The format of the adventure is excellent. A large window on the right of the screen contains all the text output in slow- -scrolling format, which helps emphasise the real time aspect of the game. At the bottom of the screen is a small window with three major command options which give access to further sub-options presented in the left hand window.

A heartbeat sound (at least it's supposed to be heartbeat) accompanies the text. As the situation becomes more tense, the heartbeat speeds up, adding greatly to the atmosphere. Because the game uses options instead of text input, conversations with the computer can't be ambiguous, which results in very fast and efficient play. Occasionally a new option will appear in the window, implying an impending application sometimes using it will not help, but generally the appearance of new options works like an inbuilt hint sheet!

If you lose an encounter with the rats, the page seems to tear open and a rat pounces out at you. The use of a simple scream sound is quite effective here too. This is definitely one of the highlights of the game. The narrative quality of the text is superlative and gory, in true Herbert style. Definitely not for the squeamish, this.

The two games integrate perfectly, with good strategy needed to keep going and good adventuring necessary to finally subdue the oversized vermin. With automatic returns to the strategy game after completion of the 'mini-adventures', this smooth play must be credited for the faultless piece of design it is.

The 'miserable shortcomings' of the game already mentioned don't really exist in the game, but rather around it. The loading sequence is very unfriendly: the tape has to be stopped during the animation sequence. Although the instructions mention a way to skip the animation, it didn't want to work, and very little leeway is left between loading sections. When the animation ends you do not receive a prompt to restart the tape, but have to wait for the tune to finish and press play. Problems arise which could easily have been avoided.
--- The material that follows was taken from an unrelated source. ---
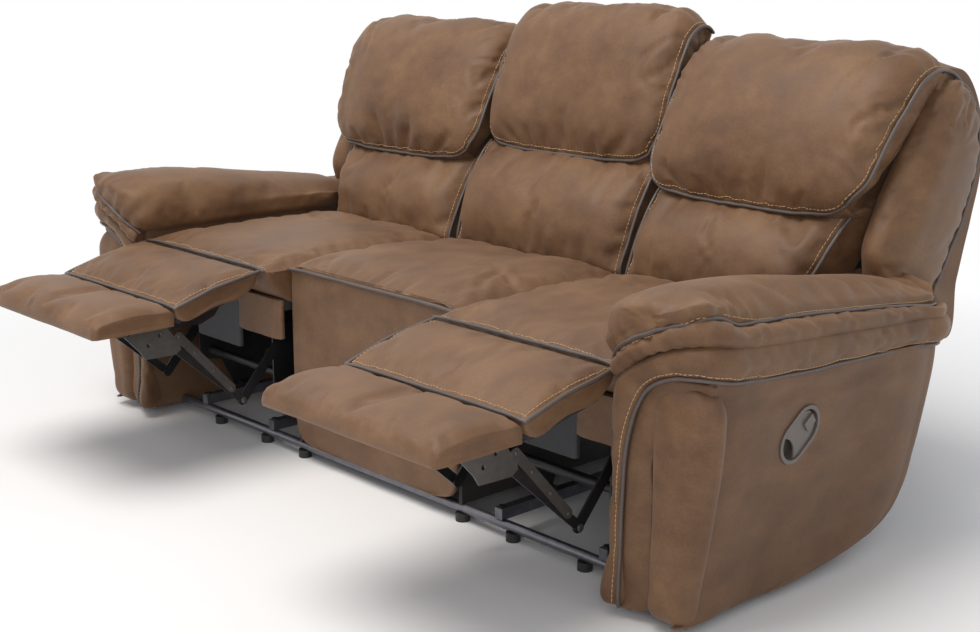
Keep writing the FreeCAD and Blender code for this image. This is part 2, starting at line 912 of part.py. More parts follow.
def crowned_skin(stations, inner_line, outer_line, swell, factor_at):
    """Rear skin with a flat inner side and an outer side that swells between its side welts."""
    wires = []
    width = stations[-1] - stations[0]
    for x in stations:
        off_middle = abs(2 * (x - stations[0]) / width - 1)
        rise = swell * (1 - off_middle ** 4)
        outline = list(inner_line)
        for index, point in enumerate(reversed(outer_line)):
            weight = math.sin(math.pi * index / (len(outer_line) - 1))
            outline.append((point[0] + rise * weight, point[1]))
        outline = shrink(outline, wing_middle, factor_at(x))
        wires.append(bulged_wire(in_yz, x, outline, [0] * len(outline)))
    return Part.makeLoft(wires, True, True)


def back_cover():
    """Rear skin of a recliner's back."""
    inner_x = seat_inner_x + 13
    middle = (inner_x + wing_outer_x) / 2
    stations = [inner_x, inner_x + 30, inner_x + 120, middle] + wing_stations()
    return crowned_skin(stations, cover_inner_line(), cover_outer_line(), back_swell, side_rounding)


def lumbar_cushion():
    corners = [
        (258, 487),
        along(back_foot, back_tilt, 4, 0),
        along(back_foot, back_tilt, lumbar_length, 0),
        along(back_foot, back_tilt, lumbar_length - 22, 116),
    ]
    anchor = along(back_foot, back_tilt, lumbar_length / 2, 0)
    x = (seat_inner_x + 8, lumbar_outer_x)
    return cushion_x(x, corners, [3, 0, 0, 12], anchor, 0.05)


def head_pillow():
    """Pillow with a lobe that stands out in front of the wing beside it."""
    low = lumbar_length + 2
    corners = [
        along(back_foot, back_tilt, low - 16, 122),
        along(back_foot, back_tilt, low, 0),
        beside_top(0, 0),
        beside_top(6, 22),
        beside_top(-11, 42),
        beside_top(-77, 40),
        beside_top(-189, -94),
    ]
    bulges = [4, 0, 0, 2, 4, 16, 10]
    anchor = along(back_foot, back_tilt, (low + back_frame_length) / 2, 0)
    side_x = wing_outer_x - wing_thickness
    main = cushion_x((seat_inner_x + pillow_inset, side_x - 4), corners, bulges, anchor, 0.02)
    side = pillow_side_line()
    lobe = [
        corners[0],
        (side[0][0] + 2, corners[0][1]),
        side[3],
        side[4],
        beside_top(-34, -4),
        beside_top(-84, 20),
        beside_top(-189, -96),
    ]
    middle = middle_of(lobe)
    wires = []
    for out, factor in ((-6, 1.0), (pillow_lobe / 2, 0.99), (pillow_lobe, 0.9)):
        outline = shrink(lobe, middle, factor)
        wires.append(bulged_wire(in_yz, side_x + out - 4, outline, [0] * len(outline)))
    return main.fuse(Part.makeLoft(wires, True, True)).removeSplitter()


def back_wing():
    """Side bolster of a back, beside and behind the head pillow."""
    inner_line = [(p[0] - cover_gap, p[1]) for p in cover_inner_line()]
    outline = [(352, 612), (400, 617), (450, 580), (466, 508)] + inner_line
    outline.append(beside_top(0, 16))
    outline += [(p[0] + 2, p[1]) for p in reversed(pillow_side_line())]
    wires = []
    for x in wing_stations():
        points = shrink(outline, wing_middle, side_rounding(x))
        wires.append(bulged_wire(in_yz, x, points, [0] * len(points)))
    return Part.makeLoft(wires, True, True)


# Fixed centre seat

def centre_frame():
    floor = rail_bottom()
    rear_foot, rear_bend = centre_cover_lines()[0][:2]
    outline = [
        (centre_front_y + thin_board, floor),
        (rear_foot[0], floor),
        rear_foot,
        rear_bend,
        (430, 440),
        (centre_front_y + thin_board, 440),
    ]
    solids = []
    for side in (1, -1):
        x = sorted((side * centre_half_width, side * (centre_half_width - thin_board)))
        solids.append(plate_x(outline, x))
    span = centre_half_width - thin_board
    z = (seat_rail_bottom, seat_rail_top)
    front_y = centre_front_y + thin_board
    solids.append(box((-span, span), (front_y, front_y + 40), z))
    solids.append(box((-span, span), (222, 262), z))
    return solids


def centre_springs():
    span = centre_half_width - thin_board - 20
    return springs((-span, span), (centre_front_y + thin_board + 40, 222))


def centre_front_panel():
    half = centre_half_width
    radius = 40.0
    bottom = rail_bottom() + 2
    top = 450.0
    y = centre_front_y
    turn = radius * (1 - math.sqrt(0.5))
    edges = [
        Part.LineSegment(V(-half, y, top), V(half, y, top)).toShape(),
        Part.LineSegment(V(half, y, top), V(half, y, bottom + radius)).toShape(),
        Part.Arc(V(half, y, bottom + radius), V(half - turn, y, bottom + turn),
                 V(half - radius, y, bottom)).toShape(),
        Part.LineSegment(V(half - radius, y, bottom), V(radius - half, y, bottom)).toShape(),
        Part.Arc(V(radius - half, y, bottom), V(turn - half, y, bottom + turn),
                 V(-half, y, bottom + radius)).toShape(),
        Part.LineSegment(V(-half, y, bottom + radius), V(-half, y, top)).toShape(),
    ]
    return Part.Face(Part.Wire(edges)).extrude(V(0, thin_board, 0))


def centre_seat_cushion():
    corners = [
        (centre_front_y + thin_board, seat_rail_top),
        (centre_front_y + thin_board, 451),
        (centre_front_y - 3, 453),
        (centre_front_y - 1, 482),
        (256, seat_rear_top),
        (256, seat_rail_top),
    ]
    anchor = (0, seat_rail_top)
    x = (-centre_half_width + thin_board + 1, centre_half_width - thin_board - 1)
    return cushion_x(x, corners, [0, 0, 2, seat_crown, 3, 0], anchor, 0.015)


def centre_cover_lines():
    inner = [(540, 64), (570, 335), (598, 655), (608, 840), (602, 925), (586, 990), (574, 1012)]
    outer = [(560, 62), (592, 330), (620, 650), (630, 842), (624, 935), (606, 1010), (590, 1040)]
    return inner, outer


def centre_back_frame():
    top = along(centre_back_foot, centre_back_tilt, centre_frame_length - board, 0)
    outline = [(centre_back_foot[0], 442), (430, 442)] + centre_cover_lines()[0][1:5]
    outline += [(575, 975), top, centre_back_foot]
    half = centre_half_width - thin_board
    solids = []
    for side in (1, -1):
        solids.append(plate_x(outline, sorted((side * half, side * (half - board)))))
    span = (-(half - board), half - board)
    for up in (4.0, centre_lumbar_length, centre_frame_length - 60):
        corners = [
            along(centre_back_foot, centre_back_tilt, up, 0),
            along(centre_back_foot, centre_back_tilt, up + 40, 0),
            along(centre_back_foot, centre_back_tilt, up + 40, -back_rail),
            along(centre_back_foot, centre_back_tilt, up, -back_rail),
        ]
        solids.append(plate_x(corners, span))
    return solids


def centre_back_cover():
    inner, outer = centre_cover_lines()
    half = centre_half_width
    stations = [half * share for share in (-1.0, -0.9, -0.6, 0.0, 0.6, 0.9, 1.0)]
    return crowned_skin(stations, inner, outer, centre_back_swell, lambda x: 1.0)


def centre_lumbar():
    corners = [
        (263, 488),
        along(centre_back_foot, centre_back_tilt, 8, 0),
        along(centre_back_foot, centre_back_tilt, centre_lumbar_length, 0),
        along(centre_back_foot, centre_back_tilt, centre_lumbar_length - 28, 88),
    ]
    anchor = along(centre_back_foot, centre_back_tilt, centre_lumbar_length / 2, 0)
    half = centre_half_width - 14
    return cushion_x((-half, half), corners, [3, 0, 0, 10], anchor, 0.05)


def centre_pillow():
    low = centre_lumbar_length + 2
    top = along(centre_back_foot, centre_back_tilt, centre_frame_length, 0)
    corners = [
        along(centre_back_foot, centre_back_tilt, low - 12, 96),
        along(centre_back_foot, centre_back_tilt, low, 0),
        top,
        (570, 1018),
        (584, 1052),
        (556, 1082),
        (500, 1080),
        (424, 950),
    ]
    anchor = along(centre_back_foot, centre_back_tilt, (low + centre_frame_length) / 2, 0)
    half = centre_half_width - 10
    return cushion_x((-half, half), corners, [2, 0, 0, 0, 4, 4, 12, 8], anchor, 0.06)


def main():
    os.makedirs("parts", exist_ok=True)
    save("base_frame", base_frame())
    save("floor_glides", floor_glides())
    save("frame_bolts", frame_bolts())
    frames = arm_frame()
    save("arm_frames", frames + [mirrored(solid) for solid in frames])
    save_pair("arm_inner_panel", [arm_inner_panel()])
    save_pair("arm_outer_panel", [arm_outer_panel()])
    pillar = arm_front_pillar()
    save("arm_front_pillars", pillar + [mirrored(solid) for solid in pillar])
    save_pair("arm_side_roll", [arm_side_roll()])
    save_pair("arm_top_pad", [arm_top_pad()])
    save("handle_cups", [handle_cup(), mirrored(handle_cup())])
    save_pair("release_paddle", [paddle()])
    save("centre_seat_frame", centre_frame())
    save("centre_seat_springs", centre_springs())
    save("centre_front_panel", [centre_front_panel()])
    save("centre_seat_cushion", [centre_seat_cushion()])
    save("centre_back_frame", centre_back_frame())
    save("centre_back_cover", [centre_back_cover()])
    save("centre_lumbar_cushion", [centre_lumbar()])
    save("centre_head_pillow", [centre_pillow()])
    save_pair("seat_frame", seat_frame())
    save_pair("seat_springs", seat_springs())
    save_pair("seat_cushion", [seat_cushion(), seat_welt()])
    save_pair("seat_front_panel", [seat_front_panel()])
    save_pair("mechanism_plates", mechanism_plates())
    save_pair("back_frame", back_frame())
    save_pair("back_cover", [back_cover()])
    save_pair("lumbar_cushion", [lumbar_cushion()])
    save_pair("head_pillow", [head_pillow()])
    save_pair("back_wing", [back_wing()])
    save_pair("chaise_pad", [chaise_pad()])
    save_pair("chaise_board", chaise_board())
    save_pair("chaise_bracket", chaise_brackets())
    save_pair("footrest_pad", [footrest_pad()])
    save_pair("footrest_board", [footrest_board()])
    save_pair("footrest_bracket", footrest_brackets())
    save_pair("torque_tube", torque_tube())
    save_pair("scissor_link", scissor_links())


main()
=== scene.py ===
import json
import math

import bpy
import numpy as np
from mathutils import Matrix, Vector
from mathutils.bvhtree import BVHTree


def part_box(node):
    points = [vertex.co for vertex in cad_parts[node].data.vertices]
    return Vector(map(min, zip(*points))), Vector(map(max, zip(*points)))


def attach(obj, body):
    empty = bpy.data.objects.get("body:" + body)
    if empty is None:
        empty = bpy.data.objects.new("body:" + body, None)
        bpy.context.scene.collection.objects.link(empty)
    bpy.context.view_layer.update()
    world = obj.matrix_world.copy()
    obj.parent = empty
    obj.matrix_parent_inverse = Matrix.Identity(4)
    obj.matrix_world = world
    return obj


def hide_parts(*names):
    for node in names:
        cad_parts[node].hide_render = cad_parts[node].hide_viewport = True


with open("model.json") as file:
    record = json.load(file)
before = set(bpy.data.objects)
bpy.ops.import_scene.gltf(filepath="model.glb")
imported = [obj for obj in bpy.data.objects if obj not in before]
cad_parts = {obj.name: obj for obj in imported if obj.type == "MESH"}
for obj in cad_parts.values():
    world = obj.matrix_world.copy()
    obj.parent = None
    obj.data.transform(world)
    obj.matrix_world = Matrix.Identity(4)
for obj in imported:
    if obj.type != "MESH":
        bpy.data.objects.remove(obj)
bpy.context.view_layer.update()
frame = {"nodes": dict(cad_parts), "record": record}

# Three-seat reclining sofa in metres: X along the sofa, the front faces -Y, Z is up.
# Shapes are made for the right-hand side (+X) and mirrored for the left.
# A soft piece is a tube-shaped grid: rows of points follow each other along the piece, and the
# columns of a row go round it. Seams lie on named rows and columns of its coarse control points.

GRID_STEP = 0.008
PIPING_RADIUS = 0.0042
PIPING_LIFT = 0.85
TRIM_STEP = 0.007
STITCH_GAP = 0.0098
STITCH_LENGTH = 0.0062
STITCH_RADIUS = 0.0010
STITCH_INSET = 0.0115
SIDES = ((1, "_right"), (-1, "_left"))


# Curves and grids

def unit(vectors):
    """Vectors brought to length one."""
    return vectors / np.maximum(np.linalg.norm(vectors, axis=-1, keepdims=True), 1e-9)


def smoothed(line, times=1):
    """Line with each inner point drawn towards its neighbours."""
    line = np.array(line)
    for _ in range(times):
        line[1:-1] = (line[:-2] + 2 * line[1:-1] + line[2:]) / 4
    return line


def add_object(name, data):
    obj = bpy.data.objects.new(name, data)
    bpy.context.scene.collection.objects.link(obj)
    return obj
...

While the game is loading it is easy to believe that an error has occurred the tape error warning used in the sequence is totally useless and it's difficult to tell whether the program is being received. This problem is aggravated by the disablement of the speaker, and for some totally inexplicable reason, some of the blocks are not actually received at all, to judge by the border during loading. It is natural to assume that the system has crashed but if you leave well alone, the game loads perfectly in the end. This weird pretence of failing to load is very annoying particularly since it isn't referred to in the instructions. Very unfriendly.

Once loaded, it's wise to save the game as soon as possible as as there is no restart facility because the program possesses massive data files and the game itself continues on the second side of the tape. If you haven't saved a game, you will have to load the entire thing from scratch! There is no menu of options to help clear up matters, and the instruction booklet is misleading and practically unintelligible.

These are major faults, considering the size of the game. On any other game they would be totally crippling, but because of the input format, even badly explained sections can be picked up fairly easily.

The game's percentage based scoring system is silly. We scored 35% for playing what was apparently a good game, full of successes. Yet on a new game where the computer was left to win without any player input, the final score was 21%! Also, when in the adventure section and the pace gets fast, minor system crashes seem to occur in the form of text character decay and randomly appearing multi-coloured blocks, though these do not seem to affect play.

If Hodder & Stoughton had ironed out these faults, the game would have been declared perfect. However, its shoddily finished format may detract from the success the game deserves.